- [Exercise details] Reproduce exactly the section that begins at the line containing "whole bag's box." and ends at the line containing "zip(*points))), Vector(map(max, zip(*points)))", both lines included; omit all other lines.

BEGIN Provided material

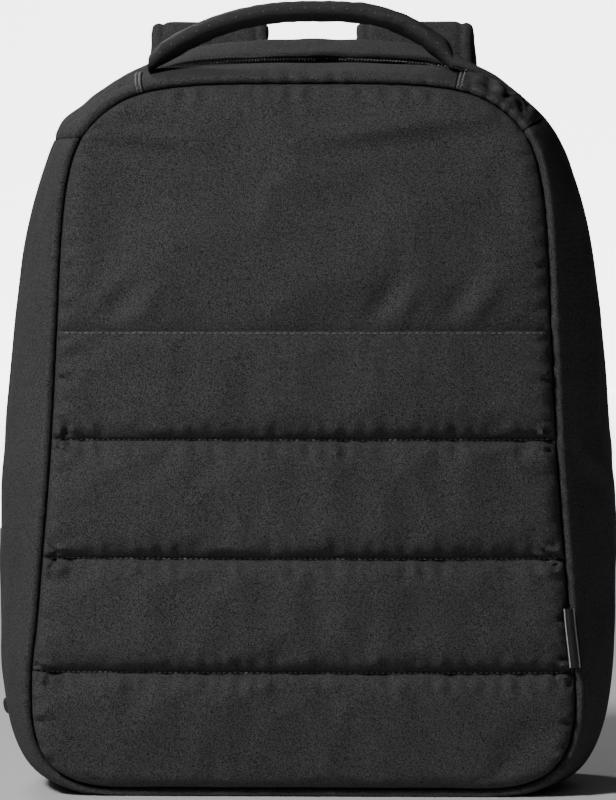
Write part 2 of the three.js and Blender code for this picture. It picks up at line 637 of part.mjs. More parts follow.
// Rows round the lines of a quilted panel, as shares of its height.
function rowsRoundLines(lines, run, low, high) {
  const near = [-0.55, -0.18, 0, 0.18, 0.55].map((share) => (share * run) / FRONT_TOP);
  const ends = [low, ...lines, high];
  const middles = ends.slice(1).map((line, i) => (line + ends[i]) / 2);
  const all = [...middles, ...lines.flatMap((line) => near.map((offset) => line + offset))];
  return all.filter((up) => up > low && up < high).sort((a, b) => a - b);
}

// The quilted pocket: lined flat behind, puffed in front, with a hem along its top.
function frontPocketPanel() {
  const groove = (up) => QUILT * grooveShare(up, POCKET_LINES, PUFF_RUN);
  const face = (across, up, edge) => frontRise(across, up, edge) + (HEM_PROUD - groove(up)) * edge;
  const lined = rowsRoundLines(POCKET_LINES, PUFF_RUN, LOW_SHARES.at(-1), hemShares[0]);
  const rows = [...LOW_SHARES, ...lined, ...hemShares].map((up) => {
    const wall = (edge) => CLOTH + (padding(up) + HEM_PROUD - groove(up)) * edge;
    return { up, face, wall, out: sewnEdge };
  });
  return panelGeometry([turnedRow(rows[0]), ...rows], forwardSide);
}

// The front wall of the bag: it shows above the pocket and runs on down behind it.
function frontPanel() {
  const wall = () => CLOTH;
  const hidden = (across, up, edge) => frontRise(across, up, edge) - CLOTH - SEAT - padding(up) * edge;
  const shown = (across, up, edge) => {
    const above = clamp(((up - POCKET_TOP) * FRONT_TOP) / HEM_SINK, 0, 1);
    const sink = (CLOTH + SEAT + HEM_PAD) * (1 - above) ** 2;
    return frontRise(across, up, edge) + (wrinkleRise(across, up) * above - sink) * edge;
  };
  const step = HEM_CLEAR / FRONT_TOP;
  const low = [...LOW_SHARES, ...HIDDEN_SHARES, ...hemShares.slice(0, 2), POCKET_TOP + step];
  const high = [POCKET_TOP + 2 * step, ...UPPER_SHARES, ...HIGH_SHARES];
  const rows = [
    ...low.map((up) => ({ up, face: hidden, wall, out: behindEdge })),
    ...high.map((up) => ({ up, face: shown, wall, out: sewnEdge })),
  ];
  return panelGeometry([turnedRow(rows[0]), ...rows, turnedRow(rows.at(-1))], forwardSide);
}

// The padded back, level behind its rounded edges, with two quilting lines.
const backEdge = (station) => backSeamOut(station) - 2 * GAP;

function backPanel() {
  const groove = (up) => BACK_QUILT * grooveShare(up, BACK_LINES, BACK_QUILT_RUN);
  const face = (across, up, edge) => (BACK_PAD - groove(up)) * edge;
  const lined = rowsRoundLines(BACK_LINES, BACK_QUILT_RUN, LOW_SHARES.at(-1), HIGH_SHARES[0]);
  const rows = [...LOW_SHARES, ...lined, ...HIGH_SHARES].map((up) => {
    const wall = (edge) => lerp(CLOTH, Math.max(CLOTH, BACK_WALL - groove(up)), edge);
    return { up, face, wall, out: backEdge };
  });
  return panelGeometry([turnedRow(rows[0]), ...rows, turnedRow(rows.at(-1))], backSide);
}

// A section with rounded corners. corner is 1 for an ellipse and nearer 0 for a squarer edge.
const FACE_CURVE = 0.65; // the same for the face of a padded band
function roundSection(width, thick, corner) {
  return Array.from({ length: STEPS.round }, (_, j) => {
    const angle = (2 * Math.PI * (j + 0.5)) / STEPS.round;
    const round = (value, power) => Math.sign(value) * Math.abs(value) ** power;
    const across = (round(Math.cos(angle), corner) * width) / 2;
    return { across, up: (round(Math.sin(angle), FACE_CURVE) * thick) / 2 };
  });
}

// Carry handle: a padded arch whose ends stand on the top gusset beside its cross seams.

// Height of the front gusset's top at a place: x across, and a share of the way from the seam to the zip.
function topHeight(x, share) {
  const place = (station) => outlinePoint(station, flankOut(station, share));
  return place(-solve(-TOP, -SHOULDER, x, (s) => place(-s).x)).z;
}

function carryHandle() {
  const seam = seamDepth(FRONT_TOP);
  const run = zipDepth(seam) - seam;
  const middle = seam + HANDLE.depthShare * run;
  const halfShare = HANDLE.width / 2 / run;
  const crest = FRONT_TOP + HANDLE.rise - HANDLE.thick / 2;
  const rows = Array.from({ length: STEPS.handle + 1 }, (_, k) => {
    const t = -Math.cos((Math.PI * k) / STEPS.handle);
    const end = t < 0 ? HANDLE.left : HANDLE.right;
    const [front, rear] = [-1, 1].map((s) => topHeight(end, HANDLE.depthShare + s * halfShare));
    const foot = topHeight(end, HANDLE.depthShare) + SEAT + HANDLE.endThick / 2;
    const inward = Math.min(1, (1 - Math.abs(t)) / HANDLE_TAPER);
    return {
      x: t * end + HANDLE.crest * (1 - t * t),
      z: lerp(crest, foot, Math.abs(t) ** ARCH_CURVE),
      thick: lerp(HANDLE.endThick, HANDLE.thick, inward),
      tilt: Math.atan2(rear - front, HANDLE.width) * (1 - inward),
      inward,
    };
  });
  const sections = rows.map(({ x, z, thick, tilt, inward }, i) => {
    const [before, after] = [rows[Math.max(i - 1, 0)], rows[Math.min(i + 1, rows.length - 1)]];
    const slope = Math.atan2(after.z - before.z, after.x - before.x) * inward;
    return roundSection(HANDLE.width, thick, 0.6).map(({ across, up }) => {
      const lift = up * Math.cos(tilt) + across * Math.sin(tilt);
      const depth = middle + across * Math.cos(tilt) - up * Math.sin(tilt);
      return vec(x - lift * Math.sin(slope), depth, z + lift * Math.cos(slope));
    });
  });
  return loftGeometry(sections);
}

// Shoulder straps.

const bagTop = outlinePoint(TOP, rearOut(TOP)).z;
const backFace = DEPTH / 2 + BACK_PAD;

// Rows along the middle of the right strap. The left one and what hangs on it are its mirror image.
const strapRows = Array.from({ length: (STRAP_ROWS.length - 1) * STEPS.strap + 1 }, (_, k) => {
  const last = STRAP_ROWS.length - 1;
  const place = k / STEPS.strap;
  const i = Math.min(Math.floor(place), last - 1);
  const row = (j) => STRAP_ROWS[clamp(j, 0, last)];
  const value = (key) => curve(row(i - 1)[key], row(i)[key], row(i + 1)[key], row(i + 2)[key], place - i);
  const thick = value("thick") * STRAP.thick;
  const out = Math.max(value("out") * STRAP.standOff, SEAT + thick / 2);
  const at = vec(value("apart") * STRAP.apart, backFace + out, bagTop + value("up") * STRAP.reach);
  return { at, thick, width: value("width") * STRAP.width, side: vec(1, 0, 0) };
});

function shoulderStrap() {
  const frames = pathFrames(strapRows);
  const sections = strapRows.map(({ at, thick, width }, i) =>
    roundSection(width, thick, 0.35).map(({ across, up }) =>
      at.clone().addScaledVector(frames[i].across, across).addScaledVector(frames[i].face, up),
    ),
  );
  return loftGeometry(sections);
}

// Directions at the strap's lower end: u down along the strap, w across it and v away from the back.
const strapEnd = (() => {
  const { along, face, across } = pathFrames(strapRows).at(-1);
  const v = face.y > 0 ? face : face.clone().negate();
  return { origin: strapRows.at(-1).at, u: along, w: across, v };
})();
const belowStrap = (u, v) => strapEnd.origin.clone().addScaledVector(strapEnd.u, u).addScaledVector(strapEnd.v, v);

// The adjuster's bars lie across the webbing, at these places along it.
const topBar = ADJUSTER.lead + ADJUSTER.bar / 2;
const lowBar = ADJUSTER.lead + ADJUSTER.height - ADJUSTER.bar / 2;
const loopRadius = Math.hypot(ADJUSTER.bar, ADJUSTER.thick) / 2 + SEAT + WEBBING.thick / 2;

// Half a turn of webbing round a bar, through the slot below it for turn 1 and above it for -1.
function barTurn(bar, turn) {
  return Array.from({ length: STEPS.loop + 1 }, (_, k) => {
    const angle = Math.PI * (k / STEPS.loop - 0.5);
    return belowStrap(bar + turn * loopRadius * Math.cos(angle), loopRadius * Math.sin(angle));
  });
}
const webbingRow = (at, side) => ({ at, side, width: WEBBING.width, thick: WEBBING.thick });

// A short loop of webbing from the strap's end round the adjuster's top bar.
function strapWebbing() {
  const spread = loopRadius / 2;
  const path = [belowStrap(SEAT, -spread), ...barTurn(topBar, 1), belowStrap(SEAT, spread)];
  return bandGeometry(path.map((at) => webbingRow(at, strapEnd.w)));
}

// A frame with three bars and two slots.
function strapAdjuster() {
  const half = WEBBING.width / 2 + ADJUSTER.margin + ADJUSTER.side;
  const slot = (ADJUSTER.height - 3 * ADJUSTER.bar) / 2;
  const corners = (x, low, high) =>
    [[-x, low], [x, low], [x, high], [-x, high]].map(([a, b]) => new THREE.Vector2(a, b));
  const shape = new THREE.Shape(corners(half, 0, ADJUSTER.height));
  for (const low of [ADJUSTER.bar, 2 * ADJUSTER.bar + slot]) {
    shape.holes.push(new THREE.Path(corners(half - ADJUSTER.side, low, low + slot)));
  }
  const square = strapEnd.w.clone().cross(strapEnd.u);
  return new THREE.ExtrudeGeometry(shape, { depth: ADJUSTER.thick, bevelEnabled: false })
    .translate(0, ADJUSTER.lead, -ADJUSTER.thick / 2)
    .applyMatrix4(new THREE.Matrix4().makeBasis(strapEnd.w, strapEnd.u, square).setPosition(strapEnd.origin));
}

// The tab sewn beside the back seam near the base: a cloth band from there towards the adjuster.
const tabRows = (() => {
  const edge = outlinePoint(stationAtHeight(TAB.height), backEdge(stationAtHeight(TAB.height)));
  const root = vec(edge.x - TAB.inset, backFace + SEAT + TAB.thick / 2, edge.z);
  const aim = belowStrap(lowBar, 0);
  const tip = root.clone().lerp(aim, TAB.length / root.distanceTo(aim));
  return [0, 0.25, 0.5, 0.75, 1].map((share) => {
    const across = vec(0, 0, 1).lerp(strapEnd.w, share).normalize();
    const width = lerp(TAB.base, WEBBING.width + 2 * TAB.margin, share);
    return { at: root.clone().lerp(tip, share), side: across, width, thick: TAB.thick };
  });
})();

// Webbing sewn along the tab, up to the adjuster, round its low bar and hanging down again.
function lowerWebbing() {
  const frames = pathFrames(tabRows);
  const lift = (TAB.thick + WEBBING.thick) / 2 + SEAT;
  const lap = [2, 3, 4].map((i) => {
    const away = Math.sign(frames[i].face.y);
    return webbingRow(tabRows[i].at.clone().addScaledVector(frames[i].face, away * lift), tabRows[i].side);
  });
  const near = belowStrap(lowBar + ADJUSTER.pass, -loopRadius);
  const fall = [0.3, 0.65, 1].map((share) =>
    belowStrap(lowBar + share * ADJUSTER.tail, loopRadius + ADJUSTER.fall * share),
  );
  const path = [near, ...barTurn(lowBar, -1), ...fall];
  return bandGeometry([...lap, ...path.map((at) => webbingRow(at, strapEnd.w))]);
}

// Loop label: a ribbon folded into a loop, standing forward out of the side seam.
function sideLabel() {
  const count = 12;
  const lean = seamFrame(stationAtHeight(LABEL.bottom + LABEL.height / 2));
  const ring = (inset) =>
    Array.from({ length: count }, (_, k) => {
      const angle = (2 * Math.PI * (k + 0.5)) / count;
      const share = (1 - Math.cos(angle)) / 2;
      const root = lerp(LABEL.root, LABEL.slit, inset / LABEL.cloth) / 2;
      const half = lerp(root, LABEL.half - inset, Math.abs(Math.sin(angle)) * share ** 0.8);
      return { forward: LABEL.forward + lerp(inset, LABEL.reach - inset, share), across: Math.sign(Math.sin(angle)) * half };
    });
  const grid = (inset) =>
    ring(inset).map(({ forward, across }) =>
      [0, 0.5, 1].map((share) => {
        const z = LABEL.bottom + share * LABEL.height;
        return vec(seamPoint(stationAtHeight(z)).x + lean.nx * across, seamDepth(z) - forward, z);
      }),
    );
  return wallGeometry(grid(0), grid(LABEL.cloth), true);
}

// Assembly.

function piece(name, geometry, finish) {
  const mesh = new THREE.Mesh(geometry, new THREE.MeshStandardMaterial(finish));
  mesh.name = name;
  return mesh;
}

const bag = new THREE.Group();
bag.add(
  piece("front_panel", frontPanel(), cloth),
  piece("front_pocket_panel", frontPocketPanel(), cloth),
  piece("lower_gusset", lowerGusset(), cloth),
  piece("shoulder_gusset_right", shoulderGusset(SHOULDER, rightCross, GATHERS.right, 1), cloth),
  piece("shoulder_gusset_left", shoulderGusset(leftCross, 2 * TOP - SHOULDER, GATHERS.left, -1), cloth),
  piece("top_gusset", topGusset(), cloth),
  piece("rear_gusset", rearGusset(), cloth),
  piece("zip_tape", zipTape(), coilPlastic),
  piece("zip_slider", zipSlider(), plastic),
  piece("back_panel", backPanel(), backCloth),
  piece("carry_handle", carryHandle(), cloth),
  piece("side_label", sideLabel(), ribbonCloth),
);
const rightPieces = [
  ["shoulder_strap", shoulderStrap(), cloth],
  ["strap_webbing", strapWebbing(), webbingCloth],
  ["strap_adjuster", strapAdjuster(), plastic],
  ["lower_webbing", lowerWebbing(), webbingCloth],
  ["anchor_tab", bandGeometry(tabRows), webbingCloth],
];
for (const [name, geometry, finish] of rightPieces) {
  bag.add(piece(`${name}_right`, geometry, finish), piece(`${name}_left`, mirrorImage(geometry), finish));
}

// The origin is the middle of the base of the whole bag's box.
const box = new THREE.Box3().setFromObject(bag, true);
bag.position.set(-(box.min.x + box.max.x) / 2, -(box.min.y + box.max.y) / 2, -box.min.z);

export default bag;
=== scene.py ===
"""A laptop backpack of dark woven cloth, standing on its base.

The outline and the named sizes are those of the solid model, in millimetres. Each visible piece is made again
here with its cloth, padding, folds and sewing, and stands for the solid of the same name.
"""
import math

import bpy
import numpy as np
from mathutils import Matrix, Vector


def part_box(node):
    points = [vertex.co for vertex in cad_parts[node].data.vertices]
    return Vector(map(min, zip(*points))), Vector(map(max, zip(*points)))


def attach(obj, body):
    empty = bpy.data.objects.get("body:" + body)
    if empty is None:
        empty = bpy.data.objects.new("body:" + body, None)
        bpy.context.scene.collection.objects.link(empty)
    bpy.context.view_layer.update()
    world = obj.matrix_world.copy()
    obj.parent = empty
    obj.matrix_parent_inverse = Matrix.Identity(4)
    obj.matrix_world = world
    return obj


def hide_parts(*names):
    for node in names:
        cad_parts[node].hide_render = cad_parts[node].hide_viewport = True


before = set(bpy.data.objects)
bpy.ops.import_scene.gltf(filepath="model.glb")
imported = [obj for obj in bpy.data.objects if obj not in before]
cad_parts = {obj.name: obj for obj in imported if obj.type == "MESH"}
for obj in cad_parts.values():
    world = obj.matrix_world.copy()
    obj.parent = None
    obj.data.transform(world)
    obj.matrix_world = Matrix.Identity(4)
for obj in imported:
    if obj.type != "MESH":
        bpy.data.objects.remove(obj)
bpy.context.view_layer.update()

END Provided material

- [Expected answer]
// The origin is the middle of the base of the whole bag's box.
const box = new THREE.Box3().setFromObject(bag, true);
bag.position.set(-(box.min.x + box.max.x) / 2, -(box.min.y + box.max.y) / 2, -box.min.z);

export default bag;
=== scene.py ===
"""A laptop backpack of dark woven cloth, standing on its base.

The outline and the named sizes are those of the solid model, in millimetres. Each visible piece is made again
here with its cloth, padding, folds and sewing, and stands for the solid of the same name.
"""
import math

import bpy
import numpy as np
from mathutils import Matrix, Vector


def part_box(node):
    points = [vertex.co for vertex in cad_parts[node].data.vertices]
    return Vector(map(min, zip(*points))), Vector(map(max, zip(*points)))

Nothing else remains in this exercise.